Kelly, a senior who requested that her last name remain confidential, said that Stepro made inappropriate comments to her one day at work.

“He interrupted me; I was doing something with someone else,” Kelly said. “He said something about the size of my hands and then said something along the lines of ‘oh I bet you could do a lot of things with those.’ It wasn’t in a lighthearted sense. He tried to put it off as a joke but it wasn’t.”

Kelly then told Stepro the comment was inappropriate.

“He called me into his office,” Kelly said. “He said, ‘I really admire that you stood up for yourself because women these days are just so passive and they never stick up for what they believe in anymore.’”

According to Kelly, on another occasion, Stepro made similarly lewd remarks to her after she requested off work for a day.

“He called me into his office and said, ‘I just want to know what’s going on with you. You’re a completely different person than when I first hired you. Is it that time of the month?’” Kelly said. “I said, ‘No, there’s no change in me. I just don’t agree with the new policies here. No one knows what’s going on.’”

Not every media services employee experienced this type of interaction with Stepro, though others agree he could be difficult to work with.

John has never made me feel uncomfortable or acted inappropriately at work,” said junior communications major Alex, a former media services employee who requested her last name remain confidential. “He’s just a lot to handle and a little bit of him went a very long way. He was more intimidating and annoying than anything else.”

Media services’ disorganization and resulting customer complaints had seemed to increase in recent semesters, according to Kelly. The Minaret reached out to media services but no one was available for comment. After the fall semester of 2015, more employees were hired to make up for a dearth of staff members in event support services.

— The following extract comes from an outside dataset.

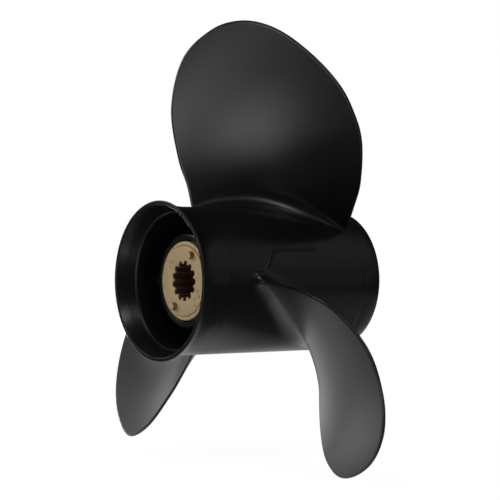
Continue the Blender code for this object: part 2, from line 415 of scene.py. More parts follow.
def round_shaft(tree, place):
    """The sockets of a place's distance from the shaft's axis and of its way forward."""
    parts = add_node(tree, "ShaderNodeSeparateXYZ")
    tree.links.new(place, parts.inputs[0])
    square = add_math(tree, "MULTIPLY", parts.outputs["X"], parts.outputs["X"])
    total = add_math(tree, "MULTIPLY_ADD", parts.outputs["Z"], parts.outputs["Z"], square)
    return add_math(tree, "SQRT", total), parts.outputs["Y"]


def make_cast_grain():
    """Soft unevenness of a painted casting: a fine grain, a slower ripple and a dust mask."""
    group, entry, leave = new_group(
        "cast_grain",
        (("Grain Scale", 900.0), ("Ripple Scale", 60.0), ("Dust Scale", 35.0)),
        (("Height", "NodeSocketFloat"), ("Ripple", "NodeSocketFloat"), ("Dust", "NodeSocketFloat")),
    )
    place = add_node(group, "ShaderNodeTexCoord").outputs["Object"]
    grain = add_noise(group, place, entry.outputs["Grain Scale"], 2.0, 0.5)
    ripple = add_noise(group, place, entry.outputs["Ripple Scale"], 3.0, 0.5)
    dust = add_noise(group, place, entry.outputs["Dust Scale"], 6.0, 0.65)
    height = add_math(group, "MULTIPLY_ADD", grain, 0.35, ripple)
    group.links.new(height, leave.inputs["Height"])
    group.links.new(ripple, leave.inputs["Ripple"])
    level = add_node(group, "ShaderNodeMapRange")
    level.inputs["From Min"].default_value = 0.45
    level.inputs["From Max"].default_value = 0.75
    group.links.new(dust, level.inputs["Value"])
    group.links.new(level.outputs["Result"], leave.inputs["Dust"])
    return group


def make_edge_wear():
    """A mask along outside edges, broken up by noise."""
    group, entry, leave = new_group(
        "edge_wear",
        (("Start", 0.53), ("Full", 0.62), ("Break Up", 500.0)),
        (("Mask", "NodeSocketFloat"),),
    )
    place = add_node(group, "ShaderNodeTexCoord").outputs["Object"]
    pointiness = add_node(group, "ShaderNodeNewGeometry").outputs["Pointiness"]
    level = add_node(group, "ShaderNodeMapRange")
    group.links.new(pointiness, level.inputs["Value"])
    group.links.new(entry.outputs["Start"], level.inputs["From Min"])
    group.links.new(entry.outputs["Full"], level.inputs["From Max"])
    broken = add_noise(group, place, entry.outputs["Break Up"], 4.0, 0.6)
    shaped = add_math(group, "MULTIPLY", broken, 1.6)
    mask = add_math(group, "MULTIPLY", level.outputs["Result"], shaped, clamp=True)
    group.links.new(mask, leave.inputs["Mask"])
    return group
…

Not enough and too many people doing the same thing,” Kelly said. Some employees would miss shifts because the work schedule had become confusing, she said.

We had been getting more complaints,” Kelly said. “I was talking to clients and they weren’t happy with the services we were providing. Some people wouldn’t show up to shifts because it was just so confusing and there was a power struggle between the people under him. But you could never question him. Everything went under him.”

Kelly said her decision to quit media services was in large part due to Stepro.

Another former student employee said she thought of Stepro as her “creepy boss.” Karli Snell, senior advertising and public relations major and former video editor for media services, said she often had one-on-one meetings with Stepro in his office to discuss video projects.

“I had to be in his office quite a bit,” Snell said. “And always in those session, something was always a bit off. He would always comment on what I was wearing, like my shorts– so I stopped wearing shorts. I never really took anything into account though, because I never could predict that.”

In the spring semester of her junior year, Snell was getting ready to quit media services for reasons unrelated to her experiences with Stepro.

“By the end of my last semester working there, I was always late and slacking and not having time to do videos because of school,” Snell said. “He would say ‘you’re lucky you’re attractive, you’re lucky you’re beautiful, or else I could fire you at any time.’ He said that like twice. But like I said, I never really took it into account.”

Stepro’s court date has yet to be scheduled. He is facing a life felony, according to the Hillsborough County Clerk of Circuit Court.  
Stepro’s arrest comes about one year after Nathan Madsen — a UT music professor at the time — was arrested on child sex-trafficking charges during an undercover sting operation by Homeland Security agents.


This article may develop pending responses from Stepro and media services.